Les uns veulent y voir un "Intihuatani", sorte de môle d'ancrage symbolique du dieu Soleil, d'autres, plus prosaïquement, y voient une pierre sacrificielle qui aurait servi d'ultime piédestal aux vierges immolées au dieu Soleil. »
Par ses formes, rigoureuses de perfection et d'équilibre, l'Intihuatani ne déparerait pas dans un musée consacré à la sculpture contemporaine. Quelque chose d'envoûtant habite cette masse de pierre, comme si le granit avait gardé le souvenir de l'âme des innocentes jeunes filles qui y furent sacrifiées. «
Je penche personnellement pour l'hypothèse de la pierre sacrificielle, confie Watanabe.
Il serait bien étonnant qu'un temple solaire de l'importance du Machu Picchu n'ait pas disposé d'un lieu "magique" pour accomplir ce genre de rite... » Un autre monolithe, faisant face au célèbre "mur des trois fenêtres" ouvertes sur le vide, remplissait sans doute les mêmes fonctions.
Mille hypothèses ont été émises sur la fonction de Machu Picchu au temps de sa splendeur, preuve de l'incertitude qui habite la communauté des historiens des civilisations antiques: Carlos Troll se demande si la cité perdue «
ne fut pas une colonie pénitentiaire où l'on envoyait les planteurs de coca »; Edgar Diaz y voit «
le centre d'éducation des princes incas où les prêtres et les astronomes initiaient les membres de la famille royale à l'art du gouvernement »; d'autres, cités par Simone Waisbard dans son
Machu Picchu (éditions Laffont), imaginent que la cité fut, pour l'Inca et ses proches, une «
immense maison de plaisir où se pratiquaient les rites de l'érotisme sacré »... On le voit, l'imagination ne fait défaut à personne.
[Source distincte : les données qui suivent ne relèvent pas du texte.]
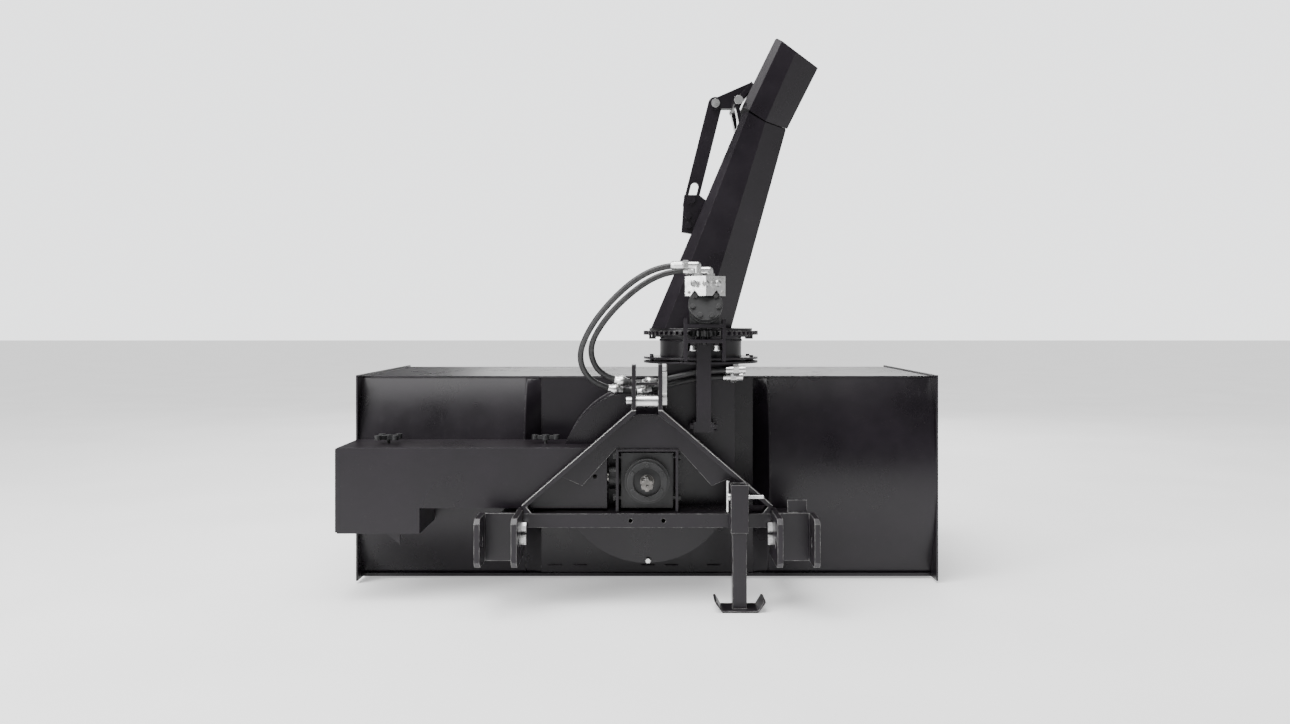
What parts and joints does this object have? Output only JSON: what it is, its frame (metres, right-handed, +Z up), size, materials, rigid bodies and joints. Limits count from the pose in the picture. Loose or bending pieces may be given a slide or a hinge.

Mais, comme le précise Watanabe, «
en l'état actuel des travaux, toutes les hypothèses sont acceptables, faute d'information suffisante... »
Le nom même que porta la cité au début de son existence nous est à jamais caché. Machu Picchu n'est que le nom de la montagne qui l'abrite et nul ne peut dire aujourd'hui s'il s'agit de la légendaire Viticos, de la mythique Vilcabamba-la-Vieja que Pizarro rechercha jusqu'à la fin de sa vie, ou d'une autre cité, plus perdue encore, dont le nom, comme la trace dans les chroniques, sont à jamais effacés.
Quel que soit son âge, quels que fussent les rites, sanglants ou cosmiques, qui s'y déroulèrent, Machu Picchu, joyau dans son écrin de jungle et de brouillard, demeure la plus remarquable, la plus passionnante et la plus belle des énigmes archéologiques de notre temps.